The average between the heads at \(t\) and \(t+\Delta t\) is used for the interval from \(t\) till \(t+\Delta t\). This is referred to as mid.
A graph for these three options is shown below.
tmax = 5 # day
delt = 0.025 # day
t = np.arange(0, tmax, delt)
hexact = head_river(t, tau)
hbegin = head_river(t, tau)
hend = head_river(t + delt, tau)
hmid = 0.5 * (head_river(t - delt / 2, tau) + head_river(t + delt / 2, tau))
tmid = np.hstack((0, 0.5 * (t[:-1] + t[1:])))
# plot
plt.figure(figsize=(10, 3))
plt.plot(t, hexact, "k", label="observed")
plt.step(t, hbegin, where="post", label="begin")
plt.step(t, hend, where="post", label="end")
plt.step(tmid, hmid, where="post", label="mid")
plt.xlim(0, 1)
plt.xlabel("time (d)")
plt.ylabel("head (m)")
plt.legend()
plt.grid()
A model is created for all three options.
mlbegin = tft.ModelXsection(naq=1, tmin=1e-4, tmax=1e2)
xsection = tft.XsectionMaq(
model=mlbegin, x1=-np.inf, x2=np.inf, kaq=k, z=[0, -H], Saq=S, phreatictop=True
)
lsriver = tft.River1D(model=mlbegin, xls=0, tsandh=list(zip(t, hbegin, strict=True)))
mlbegin.solve(silent=True)
#
mlmid = tft.ModelXsection(naq=1, tmin=1e-4, tmax=1e2)
xsection = tft.XsectionMaq(
model=mlmid, x1=-np.inf, x2=np.inf, kaq=k, z=[0, -H], Saq=S, phreatictop=True
)
lsriver = tft.River1D(model=mlmid, xls=0, tsandh=list(zip(tmid, hmid, strict=True)))
mlmid.solve(silent=True)
#
mlend = tft.ModelXsection(naq=1, tmin=1e-4, tmax=1e2)
xsection = tft.XsectionMaq(
model=mlend, x1=-np.inf, x2=np.inf, kaq=k, z=[0, -H], Saq=S, phreatictop=True
)
lsriver = tft.River1D(model=mlend, xls=0, tsandh=list(zip(t, hend, strict=True)))
mlend.solve(silent=True)
Let’s compare the output for all three options. First we look at the head along
\(x\) at 4 moments in the tidal period. As we can see the mid option best
matches the analytical solution. The timflow and exact solutions are closer
together when the interval \(\Delta t\) is reduced.

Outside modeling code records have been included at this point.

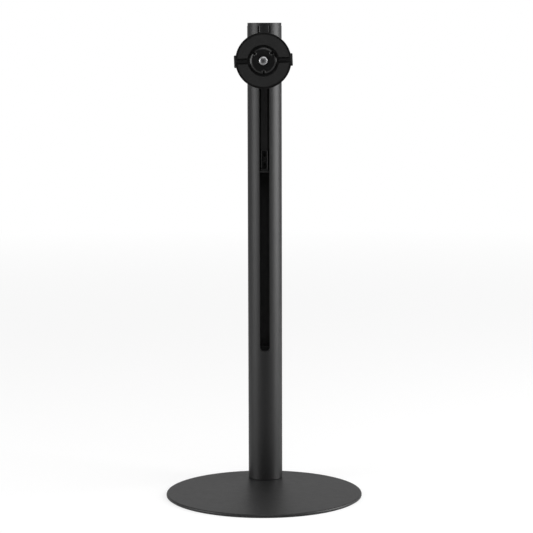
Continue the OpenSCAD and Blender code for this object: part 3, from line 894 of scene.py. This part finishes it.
@dataclass
class Carriage:
    """The strip, the thumb slider and the neck that slide in the post."""

    shelf: FinishShelf
    window_width: float = 3.8 * MM
    window_height: float = 14.1 * MM
    window_corner: float = 0.5 * MM
    window_reach: float = 4 * MM
    window_depth: float = 2 * MM
    slit_width: float = 1.1 * MM
    slit_height: float = 9.4 * MM
    strip_edge: float = 0.15 * MM
    frame_border: float = 0.6 * MM
    frame_height: float = 0.55 * MM
    frame_round: float = 0.42 * MM
    ledge_width: float = 6.6 * MM
    ledge_radius: float = 0.8 * MM
    ledge_out: float = 0.3 * MM
    thumb_height: float = 5.4 * MM
    thumb_gap: float = 0.45 * MM
    thumb_round: float = 0.8 * MM
    thumb_clear: float = 0.1 * MM
    thumb_edge: float = 0.14 * MM
    slide_gap: float = 0.3 * MM
    slide_edge: float = 0.2 * MM
    stem_width: float = 0.8 * MM
    stem_height: float = 2 * MM
    grip_radius: float = 1.2 * MM
    grip_depth: float = 1 * MM
    grip_pitch: float = 2.75 * MM
    bar_width: float = 5.8 * MM
    bar_height: float = 12 * MM
    neck_edge: float = 0.3 * MM
    plate_thickness: float = 3 * MM
    plate_height: float = 26 * MM
    plate_width: float = 11 * MM
    screw_radius: float = 2.55 * MM
    washer_room: float = 0.6 * MM
    bead_sides: int = 32

    def window(self, front: float) -> tuple[Vector, Vector]:
        """Gives the window's box.

        Args:
            front: Y of the strip's face.

        Returns:
            The lowest and the highest corner.
        """
        low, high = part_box("lock_slider")
        middle = (low.z + high.z) / 2
        half = Vector((self.window_width / 2, self.window_reach, self.window_height / 2))
        centre = Vector((0, front, middle))
        return centre - half, centre + half

    def strip(self) -> None:
        """Models the cover strip: a framed window with a slit in its floor, and a ledge at its foot."""
        low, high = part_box("cover_strip")
        strip = Piece.block("slot_strip", low, high)
        corner, far = self.window(low.y)
        border = Vector((self.frame_border, 0, self.frame_border))
        rim_low = corner - border
        rim_high = far + border
        rim_low.y = low.y - self.frame_height
        rim_high.y = low.y + OVERRUN
        rim = Piece.block("rim", rim_low, rim_high)
        rim.bevel(lambda a, b: abs(a.y - b.y) > MM, self.window_corner, Steps.MIDDLE)
        rim.bevel(lambda a, b: max(a.y, b.y) < rim_low.y + WELD, self.frame_round, Steps.SMALL)
        strip.work(Cut.FUSE, rim)
        strip.work(Cut.FUSE, Piece.pin("ledge", self.ledge_radius, self.ledge_width / 2,
                                       low.y + self.ledge_radius - self.ledge_out,
                                       low.z + self.ledge_radius, self.bead_sides))
        far.y = low.y + self.window_depth
        recess = Piece.block("recess", corner, far)
        recess.bevel(lambda a, b: abs(a.y - b.y) > MM, self.window_corner, Steps.MIDDLE)
        strip.work(Cut.AWAY, recess)
        middle = (corner.z + far.z) / 2
        slit = Piece.bar("slit", self.slit_width, (low.y, high.y + OVERRUN), about(middle, self.slit_height))
        strip.work(Cut.AWAY, slit)
        strip.ease(self.strip_edge, Steps.SMALL)
        self.shelf.dress(strip, Body.CARRIAGE, Slot.BLACK_PLASTIC, "cover_strip")

    def thumb(self) -> None:
        """Models the thumb slider: a grooved thumb piece whose stem stands on a flat body."""
        low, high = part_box("lock_slider")
        strip_low, strip_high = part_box("cover_strip")
        middle = (low.z + high.z) / 2
        half = self.window_width / 2 - self.thumb_gap
        body_front = strip_high.y + self.slide_gap
        slider = Piece.block("thumb_slide", (low.x, body_front, low.z), (high.x, high.y, high.z))
        knob_back = strip_low.y + self.window_depth - self.thumb_clear
        knob = Piece.bar("knob", 2 * half, (low.y, knob_back), about(middle, self.thumb_height))
        knob.bevel(lambda a, b: max(a.y, b.y) < low.y + WELD and abs(a.z - b.z) < WELD,
                   self.thumb_round, Steps.MIDDLE)
        for step in (-1, 0, 1):
            knob.work(Cut.AWAY, Piece.pin("groove", self.grip_radius, half + OVERRUN,
                                          low.y - self.grip_radius + self.grip_depth,
                                          middle + step * self.grip_pitch, self.bead_sides))
        knob.ease(self.thumb_edge, angle=30)
        slider.ease(self.slide_edge)
        depth = (knob_back - self.thumb_clear, body_front + OVERRUN)
        knob.work(Cut.FUSE, Piece.bar("stem", self.stem_width, depth, about(middle, self.stem_height)))
        slider.work(Cut.FUSE, knob)
        self.shelf.dress(slider, Body.LOCK_SLIDER, Slot.BLACK_PLASTIC, "lock_slider")

    def neck(self) -> None:
        """Models the neck: a foot plate, a bar through the slot and a round lug."""
        low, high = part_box("neck_arm")
        screw_low, screw_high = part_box("tilt_screw")
        axis = (screw_low + screw_high) / 2
        radius = axis.y - low.y
        lug_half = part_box("tilt_washers")[1].x - self.washer_room
        depth = (high.y - self.plate_thickness, high.y)
        plate = Piece.bar("foot", self.plate_width, depth, about(axis.z, self.plate_height))
        depth = (axis.y, high.y - self.plate_thickness / 2)
        neck = Piece.bar("neck_bracket", self.bar_width, depth, about(axis.z, self.bar_height))
        neck.work(Cut.FUSE, plate)
        neck.work(Cut.FUSE, Piece.pin("lug", radius, lug_half, axis.y, axis.z))
        neck.work(Cut.AWAY, Piece.pin("bore", self.screw_radius, 2 * lug_half, axis.y, axis.z))
        neck.ease(self.neck_edge, angle=50)
        self.shelf.dress(neck, Body.CARRIAGE, Slot.BLACK_STEEL, "neck_arm")


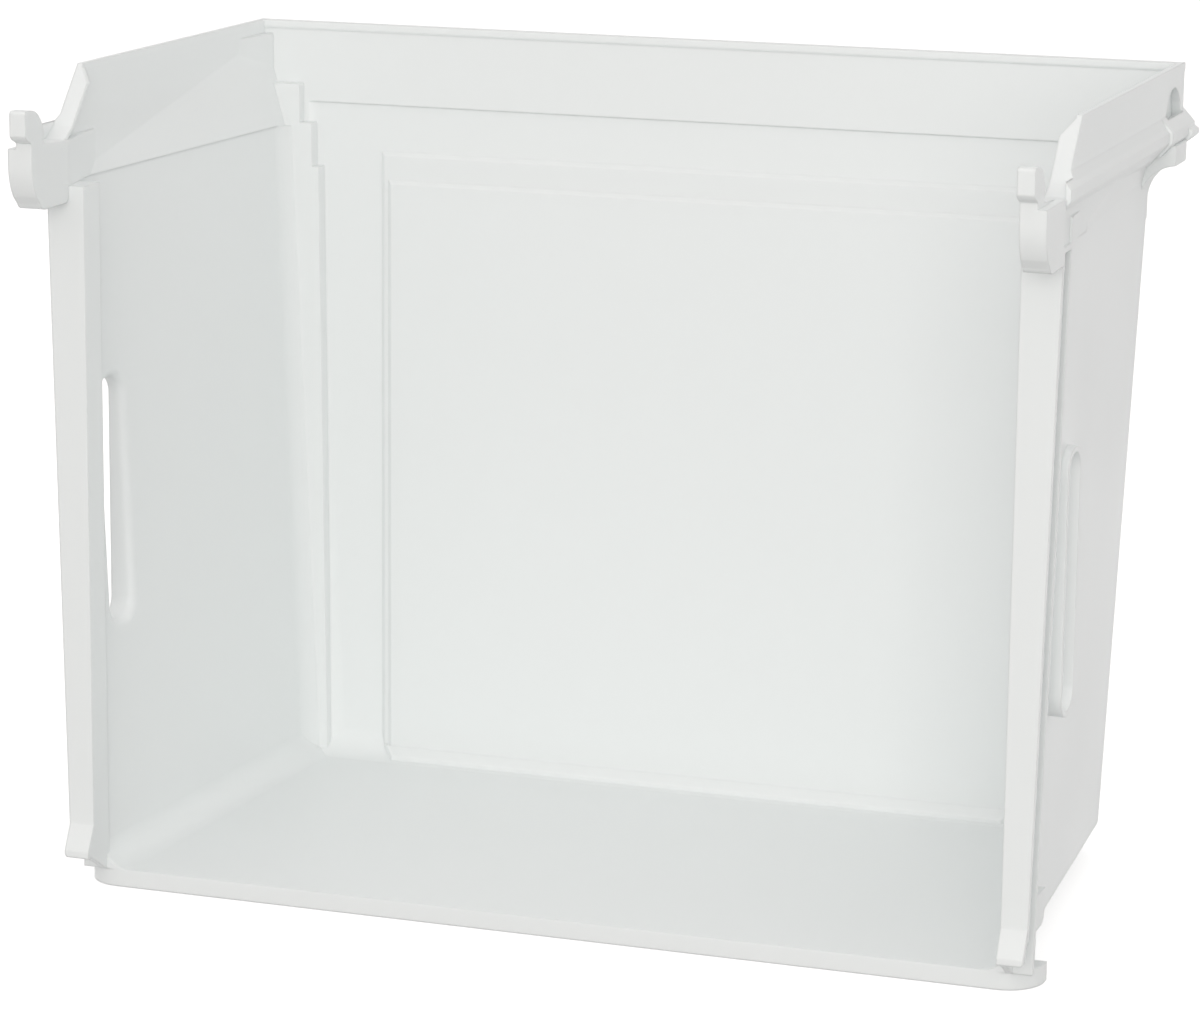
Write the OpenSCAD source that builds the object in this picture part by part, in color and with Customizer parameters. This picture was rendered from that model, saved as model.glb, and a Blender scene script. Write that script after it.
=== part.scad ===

x = np.linspace(0, 200, 100)
tlist = [4, 4.125, 4.25, 4.375]
plt.figure(figsize=(10, 4))
for tp in tlist:
hex = analytic_head(x, tp, tau, S, T)
plt.plot(x, hex, "k")
for i, ml in enumerate([mlbegin, mlmid, mlend]):
h = ml.headalongline(x, 0, tp)
plt.plot(x, h[0, 0], "C" + str(i), linestyle="--")
plt.text(-2, 1, "t=4", ha="right", va="top")
plt.text(-2, 0.01, "t=4.125", ha="right", va="bottom")
plt.text(-2, -0.01, "t=4.375", ha="right", va="top")
plt.text(-2, -1, "t=4.25", ha="right", va="bottom")
plt.xlim(-20, 200)
plt.legend(["exact", "begin", "mid", "end"])
plt.xlabel("x (m)")
plt.ylabel("head (m)")
plt.grid()
Next we compare the head at \(x=50\) m for the last tidal period. Here we can clearly see that the begin and end result in solutions that trail and lead the analytic solution, respectively. The mid option matches nicely with the analytical solution.
plt.figure(figsize=(10, 3))
tp = np.linspace(4.5, 5, 100)
hex = analytic_head(50, tp, tau, S, T)
plt.plot(tp, hex, "k")
for ml in [mlbegin, mlmid, mlend]:
h = ml.head(50, 0, tp)
plt.plot(tp, h[0], "--")
plt.legend(["exact", "begin", "mid", "end"])
plt.xlabel("time (d)")
plt.ylabel("head (m)")
plt.title("head at x=50 m")
plt.grid()
In conclusion, when modeling fluctuating boundary conditions in timflow, use the mid approximation as the input time series for your model.